Abundant microsatellite polymorphism in Saccharomyces cerevisiae, and the different distributions of microsatellites in eight prokaryotes and S. cerevisiae, result from strong mutation pressures and a variety of selective forces.

We examined the distributions of short tandemly repeated DNAs (microsatellites) in nine complete microbial genomes (Saccharomyces cerevisiae, Archaeoglobus fulgidus, Escherichia coli, Haemophilus influenzae, Helicobacter pylori, Methanococcus jannaschii, Mycoplasma pneumoniae, M. genitalium, and Synechocystis PCC6803.) These repeats contribute differently to the global features of these genomes, and we explore the evolutionary implications of these differences by empirical examination of length polymorphisms at 20 long triplet-repeats repeats in S. cerevisiae, and by comparison of observed and expected repeat distributions.
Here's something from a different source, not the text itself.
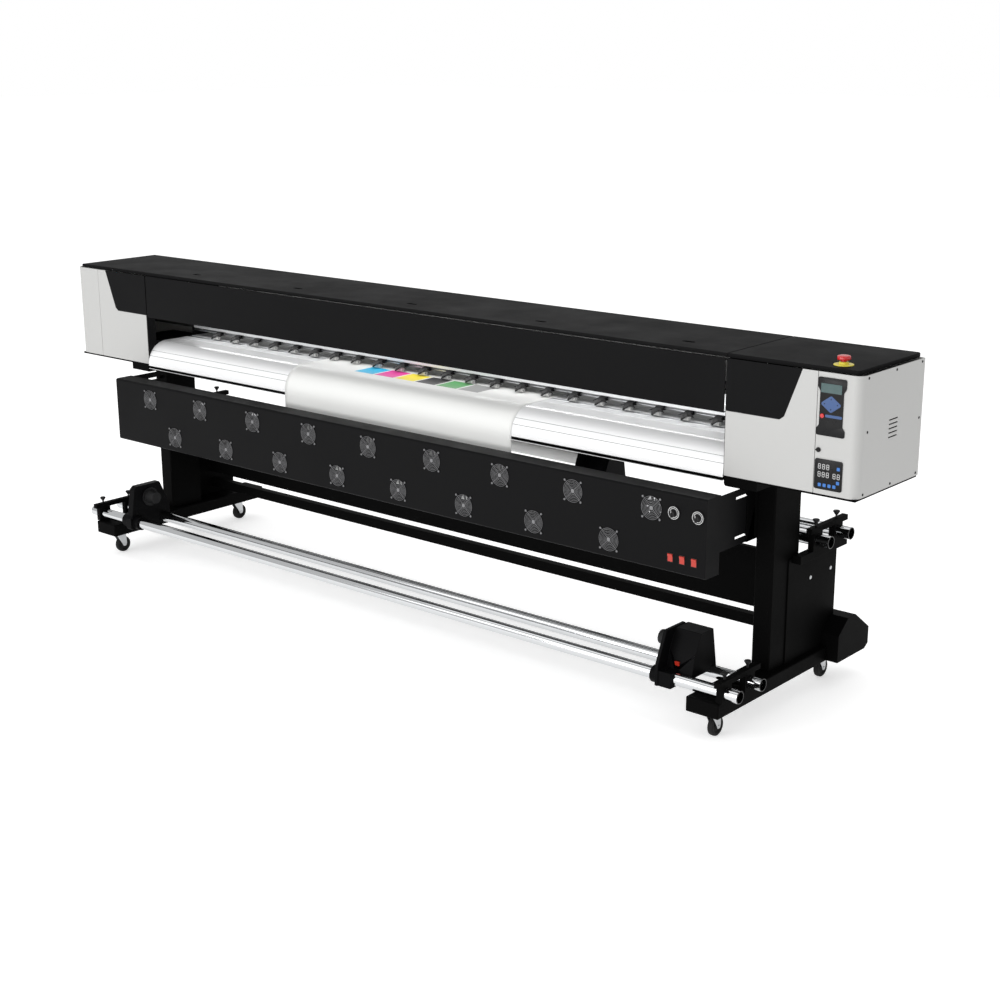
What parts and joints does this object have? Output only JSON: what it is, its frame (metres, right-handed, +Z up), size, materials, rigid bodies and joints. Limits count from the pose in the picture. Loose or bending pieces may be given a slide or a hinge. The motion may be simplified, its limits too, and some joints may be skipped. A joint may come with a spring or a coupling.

All of a sample of 20 microsatellites found in S. cerevisiae are highly polymorphic in length, suggesting that mutation pressure overcomes overall selection for small genome size that will tend to shorten or eliminate unnecessary DNA. By comparison, prokaryotes have fewer long repeats than expected, except for a few statistically improbable repeats that appear to function in gene regulation. Finally, we find that in all these genomes there is an excess of repeats shorter than those traditionally considered to be microsatellites. This finding suggests that even in prokaryotes these repeats are being generated by mutational pressures. These results have important potential implications for understanding genome stability and evolution in these microbial species.